Mantenía Unamuno que el cristianismo tiene tres creencias: la fe, que es creer en lo que no vemos, la razón que es creer en lo que vemos, y la esperanza que es creer en lo que veremos. Si lo que veremos puede ser discutible entre quien lo predica y quien espera vivirlo, lo que vemos puede y debe ser interpretado a la luz de la razón por todos los personajes concernidos. Lo más complejo es la fe, es decir, creer en lo que no vemos, en lo que no conocemos ni entendemos, con el convencimiento de que, quien trata de persuadirnos tampoco lo sabe porque si lo supiera previamente carecería de fe.
Esta falta de conocimiento previo no justificado, ha llevado al mantenimiento de graves errores que la inteligencia y la razón han ido desgajando poco a poco del árbol de los conocimientos numinosos. Las grandes plagas que azotaron a la humanidad fueron consideradas enfermedades bíblicas, castigos divinos, a veces intencionadamente selectivos pues respetaban al pueblo escogido.
Sin embargo la enfermedad bíblica por excelencia ha sido la lepra, mal del cuerpo y del alma que afecta a la piel y a los nervios periféricos, cuya fisiopatología y tratamiento es hoy perfectamente conocida sobre todo a partir del descubrimiento de la bacteria, mycobacterium leprae, por el médico noruego que le dio su nombre “bacilo de Hansen”, de manera que ninguna forma de lepra puede hoy día identificarse con ninguna falta o pecado que pudiera cometerse.
Hacia 1859 Charles Darwin publicó “El origen de las especies”, un estudio personal tras la recopilación de datos y especímenes llevada a cabo en los cinco años de navegación a bordo del “Beagle”, del que deducía que toda la existencia que nos rodea es el producto de la evolución, siempre cambiante, llevada a cabo desde el origen de la vida hasta nuestro tiempo presente a fin de adaptarnos a él.

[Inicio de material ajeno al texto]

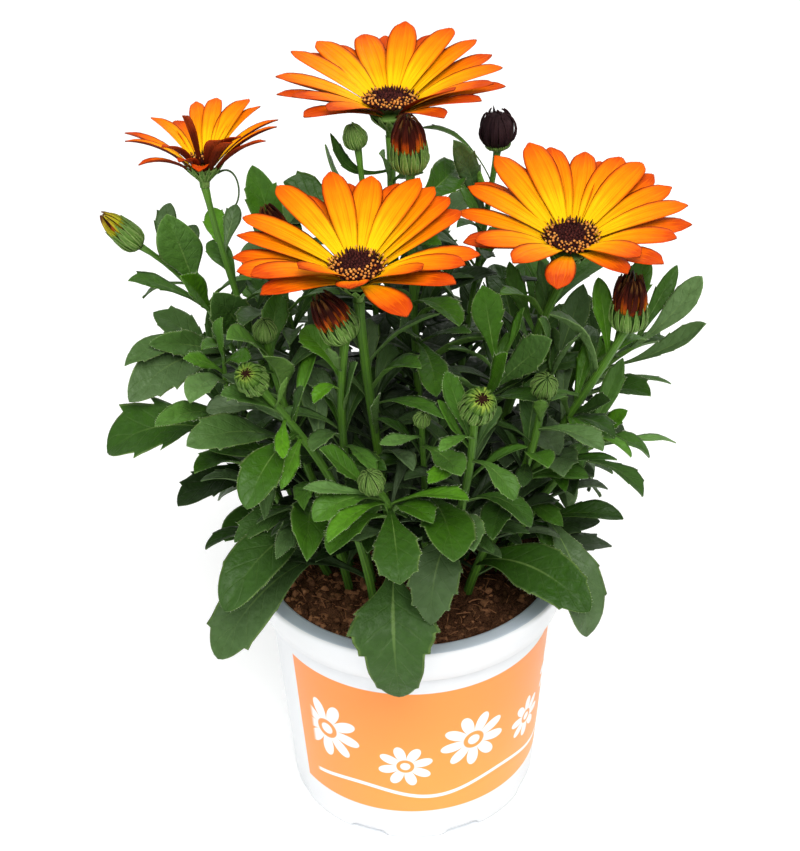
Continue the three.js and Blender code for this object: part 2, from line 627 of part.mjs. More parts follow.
/** The hub and rays of an open head, round +Z, with the crown of the disc at the origin. */
function raysSolid(head) {
  const { rays, hub, ray } = head;
  const hubRing = (k) => [hub, k ? BLOOM.hubTop : BLOOM.hubBottom];
  const parts = [ringStack(2, 12, hubRing, BLOOM.hubBottom, BLOOM.hubTop)];
  const riseOf = (i) => rays[(i + rays.length) % rays.length][1];
  rays.forEach(([azimuthDegrees, riseDegrees, reach], i) => {
    const azimuth = THREE.MathUtils.degToRad(azimuthDegrees);
    const rise = THREE.MathUtils.degToRad(riseDegrees);
    const outward = new THREE.Vector3(Math.cos(azimuth), Math.sin(azimuth), 0);
    const above = 2 * riseDegrees > riseOf(i - 1) + riseOf(i + 1);
    const layer = above ? BLOOM.layer : -BLOOM.layer;
    const root = outward.clone().multiplyScalar(BLOOM.rayRoot * hub).setZ(BLOOM.rayRootHeight + layer);
    const tip = outward.clone().multiplyScalar(reach * Math.cos(rise)).setZ(reach * Math.sin(rise));
    const frame = leafFrame(root, tip, 0, BLOOM.rayArch);
    parts.push(blade(frame, OUTLINE.ray, ray, BLOOM.rayThickness, 0.12, false));
  });
  return wasm.Manifold.union(parts);
}

/** The disc: a low dome of florets in relief, with its crown at the origin. */
function discSolid(radius) {
  const sides = 14;
  const profile = [[0.5, -0.9], [1, 0.9], [0.9, 1.7], [0.58, 1.5], [0.28, 1.6]];
  const ring = (k, j) => {
    const floret = k > 0 && (j + k) % 2 ? 0.75 : 0;
    return [radius * profile[k][0] * (k === 1 && j % 2 ? 0.93 : 1), profile[k][1] + floret];
  };
  return ringStack(profile.length, sides, ring, profile[0][1], 1.6);
}

// ---------------------------------------------------------------- pot and soil

function innerRadius(height) {
  const slope = (POT.shoulderRadius - POT.footRadius) / (POT.height - POT.rimBand);
  return POT.footRadius + slope * height - POT.wall;
}

/** A thin-walled pot: a tapered wall, a lip, and a skirt that hangs from the lip outside it. */
function potSolid() {
  const { height, rimRadius, rimBand, footRadius, shoulderRadius, wall, floor } = POT;
  const skirtFoot = height - rimBand;
  const outline = [
    [0, 0], [footRadius, 0], [shoulderRadius, skirtFoot + 0.4], [shoulderRadius + 0.4, skirtFoot + 5],
    [shoulderRadius + 1.6, skirtFoot + 5], [shoulderRadius + 1.9, skirtFoot], [rimRadius - 3.4, skirtFoot],
    [rimRadius, height - 1.8],
    [rimRadius - 1.2, height], [innerRadius(height) + 1.2, height - 0.5],
    [innerRadius(height), height - 2.2], [innerRadius(floor), floor], [0, floor],
  ];
  const points = outline.map(([r, z]) => new THREE.Vector2(r, z));
  const turned = new THREE.LatheGeometry(points, POT.sides).rotateX(Math.PI / 2);
  const cuts = [];
  for (let i = 0; i < POT.notches; i++) {
    const angle = (2 * Math.PI * (i + 0.5)) / POT.notches;
    const notch = new THREE.BoxGeometry(2 * POT.notchDepth, POT.notchWidth, 2 * POT.notchHeight);
    notch.translate(footRadius, 0, 0).rotateZ(angle);
    cuts.push(solidFromGeometry(notch));
    if (i % 2) {
      continue;
    }
    const drain = new THREE.CylinderGeometry(POT.drainRadius, POT.drainRadius, 3 * floor, 8);
    drain.rotateX(Math.PI / 2).translate(POT.drainCircle, 0, 0).rotateZ(angle);
    cuts.push(solidFromGeometry(drain));
  }
  return solidFromGeometry(turned).subtract(wasm.Manifold.union(cuts));
}

/** Soil that fills the pot, crumbly on top, with a plain hole for each stem. */
function soilSolid() {
  const inside = SOIL.top - 0.4;
  const radii = [innerRadius(POT.floor) - GAP, innerRadius(inside) - GAP, ...[...SOIL.rings].reverse()];
  const heights = [POT.floor + GAP, inside];
  const ring = (k, j) => {
    const crumb = SOIL.crumb * Math.sin(7.3 * j + 4.1 * k) * Math.sin(2.7 * j * k);
    return [radii[k], k < 2 ? heights[k] : SOIL.top + crumb];
  };
  const bed = ringStack(radii.length, SOIL.sides, ring, heights[0], SOIL.top);
  const holes = Object.values(SHOOTS).map((shoot) => {
    const hole = new THREE.CylinderGeometry(STEM.radius + 3 * GAP, STEM.radius + 3 * GAP, 40, 5);
    hole.rotateX(Math.PI / 2).translate(0, 0, 20);
    const curve = stemCurve(shoot);
    const [foot, next] = curve.getSpacedPoints(stemSteps(curve));
    const lean = next.clone().sub(foot).normalize();
    return place(solidFromGeometry(hole), lean, foot.addScaledVector(lean, -3 * GAP));
  });
  return bed.subtract(wasm.Manifold.union(holes));
}

// ---------------------------------------------------------------- materials

const finish = (color, roughness) => new THREE.MeshStandardMaterial({ color, roughness, metalness: 0 });
const MATERIAL = {
  pot: finish(0xf2f3f3, 0.25),
  soil: finish(0x3a2114, 0.95),
  foliage: finish(0x3d6b2c, 0.55),
  rays: finish(0xff8a10, 0.5),
  disc: finish(0x3b1c20, 0.7),
  bud_dark: finish(0x4a1410, 0.6),
  bud_spent: finish(0x1f1012, 0.8),
  bud_yellow: finish(0x9a8a3a, 0.6),
  bud_opening: finish(0x3a1512, 0.7),
};

// ---------------------------------------------------------------- assembly

const plant = new THREE.Group();

function add(name, solid, material) {
  plant.add(meshOf(name, solid, material));
}

/** The pieces of a shoot's head: what fuses with the stem, and what is a piece of its own. */
function headPieces(shoot) {
  const { head, top } = shoot;
  const foot = new THREE.Vector3(...top);
  if (!head) {
    return { fused: [], own: [] };
  }
  const axis = new THREE.Vector3(...head.axis).normalize();
  if (head.kind === 'green') {
    return { fused: [place(greenBudSolid(head.height, head.radius, 5), axis, foot)], own: [] };
  }
  if (head.kind === 'bud') {
    const seat = foot.clone().addScaledVector(axis, head.cup + GAP);
    const tuft = place(tuftSolid(head.tuft, head.radius, 6), axis, seat);
    const cup = place(cupSolid(head.cup, head.radius, 6), axis, foot);
    return { fused: [cup], own: [{ prefix: 'tuft', solid: tuft, material: MATERIAL[head.colour] }] };
  }
  const crown = foot.clone().addScaledVector(axis, head.depth);
  const cup = place(cupSolid(head.depth + BLOOM.cupTop, head.hub, 6), axis, foot);
  const own = [
    { prefix: 'rays', solid: place(raysSolid(head), axis, crown), material: MATERIAL.rays },
    { prefix: 'disc', solid: place(discSolid(head.disc), axis, crown), material: MATERIAL.disc },
  ];
  return { fused: [cup], own };
}

const pot = potSolid();
const soil = soilSolid();
register('pot', pot);
register('soil', soil);
add('pot', pot, MATERIAL.pot);
add('soil', soil, MATERIAL.soil);

// Stems and heads come first, so that the leaves can keep clear of all of them.
const shoots = Object.entries(SHOOTS).map(([name, shoot]) => {
  const curve = stemCurve(shoot);
  const { fused, own } = headPieces(shoot);
  const bare = wasm.Manifold.union([stemSolid(curve), ...fused]);
  register(name, bare);
  for (const piece of own) {
    register(`${piece.prefix}_${name}`, piece.solid);
    add(`${piece.prefix}_${name}`, piece.solid, piece.material);
  }
  return { name, shoot, curve, parts: [bare] };
});

/** Gives every shoot the leaves of its plan from number `from` to number `to`. */
function growLeaves(pick) {
  for (const { name, shoot, curve, parts } of shoots) {
    for (const { at, tip, width, roll, arch } of pick(leafPlan(shoot, curve), shoot.leaves.length)) {
      const leaf = clearLeaf(name, curve.getPoint(at), tip, width, roll, arch);
      if (leaf) {
        register(name, leaf);
        parts.push(leaf);
      }
    }
  }
}

growLeaves((plan, named) => plan.slice(0, named)); // the placed leaves
growLeaves((plan, named) => plan.slice(named)); // then the leaves that fill between them

for (const { name, parts } of shoots) {
  add(`shoot_${name}`.replace('shoot_shoot', 'shoot'), wasm.Manifold.union(parts), MATERIAL.foliage);
}

export default plant;
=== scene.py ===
# %% [markdown]
# # A potted osteospermum
#
# An osteospermum is a balcony daisy: leafy shoots stand in a nursery pot and carry orange
# flower heads and dark buds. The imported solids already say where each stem, leaf and ray is.
# This lesson keeps their places and gives them what solids can't have: toothed margins, veins,
# grooved rays, florets, crumbs and a printed pot. It works in millimetres and turns them into
# Blender's metres only when a mesh is made.

import math
import random

import bpy
import numpy as np
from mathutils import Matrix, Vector, noise
from mathutils.bvhtree import BVHTree
from mathutils.kdtree import KDTree


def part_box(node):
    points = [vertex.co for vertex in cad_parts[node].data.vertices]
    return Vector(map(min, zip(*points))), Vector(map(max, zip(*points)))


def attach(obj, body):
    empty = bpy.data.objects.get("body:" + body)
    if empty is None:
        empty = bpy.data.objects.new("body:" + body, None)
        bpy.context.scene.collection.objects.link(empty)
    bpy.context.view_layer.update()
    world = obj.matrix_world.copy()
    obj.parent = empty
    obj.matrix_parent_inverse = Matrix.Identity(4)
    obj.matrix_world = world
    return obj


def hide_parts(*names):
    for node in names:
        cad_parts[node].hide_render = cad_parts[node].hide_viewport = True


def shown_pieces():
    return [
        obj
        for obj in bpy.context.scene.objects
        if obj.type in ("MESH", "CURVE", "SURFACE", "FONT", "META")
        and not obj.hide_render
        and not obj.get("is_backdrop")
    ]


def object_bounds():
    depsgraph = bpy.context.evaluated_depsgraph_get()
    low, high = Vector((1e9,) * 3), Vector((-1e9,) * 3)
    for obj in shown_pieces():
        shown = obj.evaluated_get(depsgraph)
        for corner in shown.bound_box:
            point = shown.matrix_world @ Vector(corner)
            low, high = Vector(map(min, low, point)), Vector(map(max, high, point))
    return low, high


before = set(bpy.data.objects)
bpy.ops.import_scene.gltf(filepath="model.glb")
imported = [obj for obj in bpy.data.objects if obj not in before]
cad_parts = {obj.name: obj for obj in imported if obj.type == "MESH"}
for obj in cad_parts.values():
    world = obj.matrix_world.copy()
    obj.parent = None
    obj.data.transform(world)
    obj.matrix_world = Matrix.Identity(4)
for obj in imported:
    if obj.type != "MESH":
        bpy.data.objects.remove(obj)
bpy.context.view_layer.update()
MM = 0.001

# %% [markdown]
# The camera comes first. It stands 713 mm from the plant, 34 degrees above level, and is
# rolled by about a degree.
# A long lens keeps the pot from tapering too much.

# %% Camera
TARGET = Vector((-2.9, 0, 158.3)) * MM
ELEVATION = math.radians(34)
ROLL = math.radians(-1.13)
DISTANCE = 713 * MM

camera = bpy.data.objects.new("camera", bpy.data.cameras.new("camera"))
bpy.context.scene.collection.objects.link(camera)
camera.data.lens = 84.6
camera.data.sensor_width = 36
camera.location = TARGET + DISTANCE * Vector((0, -math.cos(ELEVATION), math.sin(ELEVATION)))
facing = (TARGET - camera.location).to_track_quat("-Z", "Y")
camera.rotation_euler = facing.to_euler()
camera.rotation_euler.rotate_axis("Z", ROLL)
bpy.context.scene.camera = camera
print("camera at", [round(value / MM) for value in camera.location], "mm")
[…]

No pudo especificar cómo fue el origen de la vida, pero cien años más tarde el desarrollo de la biología molecular demostró que la unión de cuatro bases nitrogenadas junto con compuestos de fósforo, carbono y azúcar, o nucleótidos, se conformaban como las primitivas hebras, tiras finísimas, que enseguida formarían nuestros genes portadores de nuestra identidad y características.
El seguimiento y estudio pormenorizado del desarrollo que tiene lugar en esta evolución explica muchas de las anomalías que se observan en los seres vivos que hoy en día englobamos bajo las siglas LGTBIQ, es decir, Lesbianas, Gais, Bisexuales y Transgénero y otras diversidades sexuales, o lo que es igual, reconoce que estas anomalías existen de forma discrecional en la naturaleza y no son producto de ningún pecado ni falta cometida por sus progenitores. Reconoce sencillamente que son seres vivos con peculiaridades que no hemos respetado, por desconocerlas, hasta ahora.
Nadie puede achacar hoy día, en su sano juicio, que un enfermo con síndrome de Down o con parálisis cerebral, tenga su origen en alguna imaginaria transgresión moral del comportamiento de sus padres, como tampoco es justo pensar que la degradación cerebral o Alzheimer de la última década de nuestra vida pueda deberse a deshonestos comportamientos en décadas previas.
La intransigencia detectada en numerosos colectivos conservadores a aceptar los avances bioquímicos o explicaciones genéticas de este tipo de trastornos, demuestra una ignorancia culpable de conocimientos y una ausencia de empatía, caridad o amor, abundantemente preconizados en nuestras relaciones sociales, cuyo escalón previo deja ver una fobia a todos los marginados y diferentes sean biológicos, físicos o culturales.
El desenlace entre este falso enfrentamiento entre fe y razón siempre estará dirimido por la verdad que proporciona el conocimiento debidamente contrastado y demostrado, y nunca podrá quedar al albur de teorías ciegas desprovistas de evidencias y propaladas, so pena de castigos inauditos, desde cualquier podio de dudosa cualificación.